OUR ANSWER TO THE COMMUNITY


Meet the Students
When the community leaders for Maori and the five surrounding villages presented a request to my colleague Biggie and I to raise funds for a new school we said yes. Even though we knew it was far more ambitious than anything we had undertaken before! We were impressed by the initiative and commitment the community had already shown in securing land and a site plan. And the need was evident.

Reviewing Site Plan
Shortly afterwards I returned to Canada and started the fundraising. Meanwhile, in Zimbabwe Biggie and his wife, Modest, with a site plan in hand, went about getting estimates for all the materials needed to build the first classroom block. Since we started assisting grassroots projects in 2006 we have always worked the same way. We ask what is needed. Then we evaluate the requests. Once decisions are made we never just hand over money. We source, buy and deliver all the materials and, when needed, hire labour.

Here in Canada the fundraising was off to a good start. Since 2006 Stuart and Victoria Lazier have (until now!) been anonymous angel donors to the projects ZimArt has assisted. And they were the first people I approached to tell the Maori story. The Laziers came on board immediately and their generous donation was what made us feel that the goal to build the first classroom block within a year was actually possible.

ZimArt’s direct fundraising initiatives, which included raffling and auctioning sculptures, were sustained by clients and friends. Some gave the school project a special boost. For example: when friends Jeremy Fleming and Scott Miller held a yard sale last year, 100% of the proceeds went to the school project.
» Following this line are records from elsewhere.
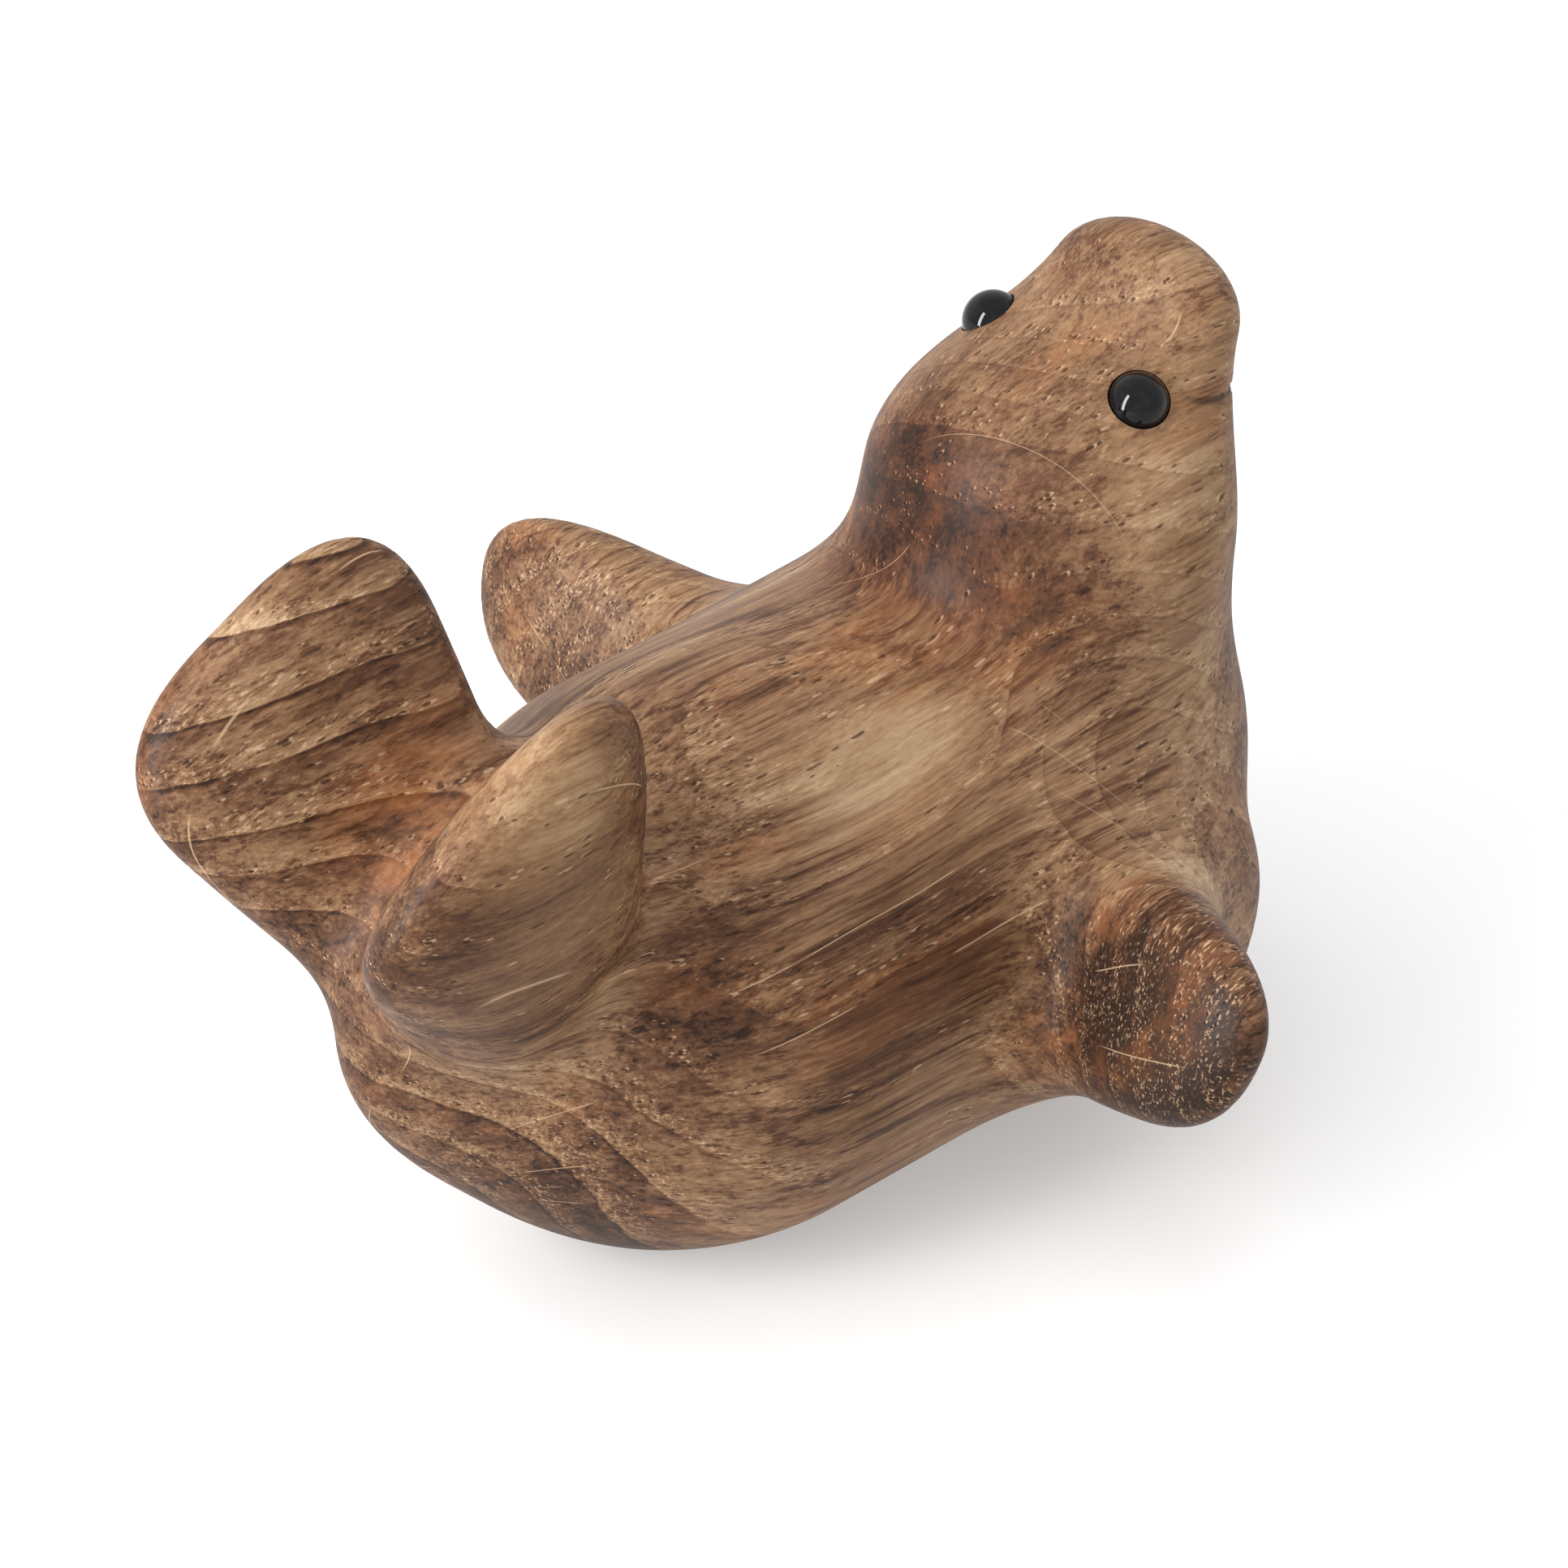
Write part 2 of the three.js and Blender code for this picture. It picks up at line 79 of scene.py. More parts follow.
Point = tuple[float, float, float]
Range = tuple[float, float]
Colour = tuple[float, float, float]
Numbers = np.ndarray


class Side(Enum):
    """The two sides of the seal, with the sign that Y takes there."""

    LEFT = 1
    RIGHT = -1


class Axis(Enum):
    """The three axes of the part."""

    X = 0
    Y = 1
    Z = 2


class Reach(Enum):
    """What a lamp lights: matt surfaces, or the shine on glossy ones."""

    SURFACES = 0
    GLOSS = 1


# Carving: distances are negative inside the wood and positive outside, in millimetres


def lengths(vectors: Numbers) -> Numbers:
    """Length of each row."""
    return np.sqrt((vectors * vectors).sum(-1))


def blended(a: Numbers, b: Numbers, width: float) -> Numbers:
    """Joins two distance fields with a fillet that starts a width in millimetres from the crease."""
    overlap = np.maximum(width - np.abs(a - b), 0) / width
    return np.minimum(a, b) - overlap * overlap * width * FILLET_SHARE


def round_cone(points: Numbers, a: Point, b: Point, radius_a: float, radius_b: float) -> Numbers:
    """Distance to a cone between two balls.

    Args:
        points: Points to measure from, one per row.
        a: Centre of the first ball.
        b: Centre of the second ball.
        radius_a: Radius of the first ball.
        radius_b: Radius of the second ball.

    Returns:
        One distance per point.
    """
    start = np.array(a, float)
    axis = np.array(b, float) - start
    length_sq = float(axis @ axis)
    slope = radius_a - radius_b
    flank_sq = length_sq - slope * slope
    from_a = points - start
    along = from_a @ axis
    beyond = along - length_sq
    across_sq = ((from_a * length_sq - along[:, None] * axis) ** 2).sum(1)
    along_sq = along * along * length_sq
    beyond_sq = beyond * beyond * length_sq
    limit = np.sign(slope) * slope * slope * across_sq
    flank = (np.sqrt(np.maximum(across_sq * flank_sq / length_sq, 0)) + along * slope) / length_sq - radius_a
    cap_b = np.sqrt(across_sq + beyond_sq) / length_sq - radius_b
    cap_a = np.sqrt(across_sq + along_sq) / length_sq - radius_a
    past_b = np.sign(beyond) * flank_sq * beyond_sq > limit
    before_a = np.sign(along) * flank_sq * along_sq < limit
    return np.where(past_b, cap_b, np.where(before_a, cap_a, flank))


def ellipsoid(points: Numbers, centre: Point, halves: Point, tilt: float) -> Numbers:
    """Distance to an ellipsoid turned about the Y axis.

    Args:
        points: Points to measure from, one per row.
        centre: Its centre.
        halves: Its half sizes.
        tilt: Its turn in degrees, which leans its top backwards.

    Returns:
        One distance per point.
    """
    offset = points - np.array(centre, float)
    cos, sin = math.cos(math.radians(tilt)), math.sin(math.radians(tilt))
    turned = np.stack(
        [offset[:, 0] * cos + offset[:, 2] * sin, offset[:, 1], offset[:, 2] * cos - offset[:, 0] * sin], 1
    )
    half = np.array(halves, float)
    near = lengths(turned / half)
    steep = lengths(turned / (half * half))
    return near * (near - 1) / np.maximum(steep, TINY)


def shaved(a: Numbers, b: Numbers, width: float) -> Numbers:
    """What two distance fields have in common, with the edge rounded over a width in millimetres."""
    return -blended(-a, -b, width)


@dataclass(frozen=True)
class BladeFace:
    """One face of a blade: which way it looks, and its distance from the blade's middle."""

    sign: int
    at_root: float
    at_tip: float
    rounding: float


@dataclass(frozen=True)
class Blade:
    """A flipper on the left side: a rounded outline between two faces, bent along its span."""

    root: Point
    span: Point
    chord_hint: Point
    length: float
    corners: tuple[tuple[float, float], ...]
    corner_rounding: float
    faces: tuple[BladeFace, ...]
    curl: float = 0.0

    def _axes(self) -> tuple[Numbers, Numbers, Numbers]:
        """The blade's own directions.

        Returns:
            The directions of its span, its chord and its thickness, square to each other.
        """
        span = np.array(self.span, float)
        span = span / lengths(span)
        hint = np.array(self.chord_hint, float)
        chord = hint - (hint @ span) * span
        chord = chord / lengths(chord)
        return span, chord, np.cross(span, chord)

    def distance(self, points: Numbers, side: Side) -> Numbers:
        """Distance to the blade, or to its mirror image.

        Args:
            points: Points to measure from, one per row.
            side: The side of the seal.

        Returns:
            One distance per point.
        """
        span, chord, normal = self._axes()
        local = points * np.array([1, side.value, 1]) - np.array(self.root)
        along = local @ span
        lift = local @ normal - self.curl * along**2
        tilt = 2 * self.curl * along
        u = along + tilt * lift / (1 + tilt**2)
        v = local @ chord
        w = lift / np.sqrt(1 + tilt**2)
        d = np.full_like(u, -np.inf)
        for (u0, v0), (u1, v1) in zip(self.corners, [*self.corners[1:], self.corners[0]]):
            beyond = ((u - u0) * (v1 - v0) - (v - v0) * (u1 - u0)) / math.hypot(u1 - u0, v1 - v0)
            d = shaved(d, beyond, self.corner_rounding)
        for face in self.faces:
            thickness = face.at_root + (face.at_tip - face.at_root) * u / self.length
            d = shaved(d, face.sign * w - thickness, face.rounding)
        return d


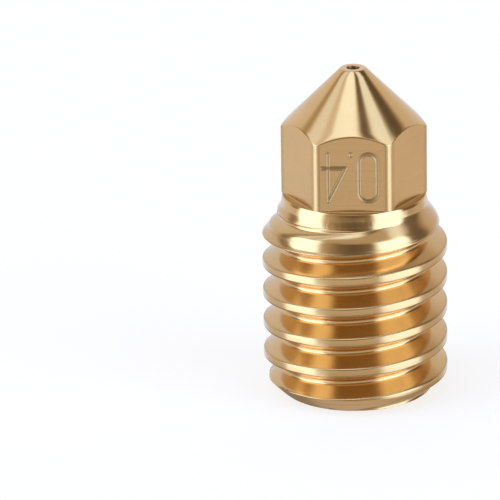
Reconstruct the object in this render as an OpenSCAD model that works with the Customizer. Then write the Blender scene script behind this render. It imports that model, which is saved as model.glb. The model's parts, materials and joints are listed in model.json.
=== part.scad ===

One way and another we managed to reach the top of our fundraising thermometer for the first classroom block last fall and construction started in November 2011. 

Community Leaders - Maori
Join me for the next blog to find out how things have progressed at the school building site since then.

Fran Fearnley

Thursday, April 5, 2012

HOW IT ALL BEGAN

Last year, when I was on my annual trip to Zimbabwe to select stone sculptures for my Ontario gallery, I made a visit to Kartu village in rural Mashonaland Central. I had been asked to deliver some pictures, letters and money raised by Milkweed Preschool in Peterborough to community activist Manyara Mutekani, who runs a support program for orphans and vulnerable children in the village and surrounding area. My Zimbabwean colleague, Biggie Chikodzi, and I meet with the children and community leaders at the local satellite primary school. 
We are really horrified by the “classrooms” in which these 350 children were being educated. Old, abandoned, structurally unsound farm buildings with leaking roofs and homemade ‘windows’ made for a very challenging (and unsafe) learning environment for both students and teachers.
Two weeks later we returned for another visit. My business, ZimArt, has been working with grassroots projects in Zimbabwe since 2006 and two of those projects had made sufficient progress for us to move on. We were looking for a worthwhile new project to support and it seemed to have found us!
Community leaders greeted us with a request. The government had given them land for a new school and they had an approved site plan. But they had been told there was no money for construction. Could ZimArt raise the funds needed to build Maori Primary School?

Stay tuned for the answer!
 In future blogs I’d like to tell you more about the community, progress made in the past year, plans for the future and how you can help.
Ste. Anne’s Spa has now come on board with the Maori Primary School project and we are so excited about what that means for these 350 children and the whole community.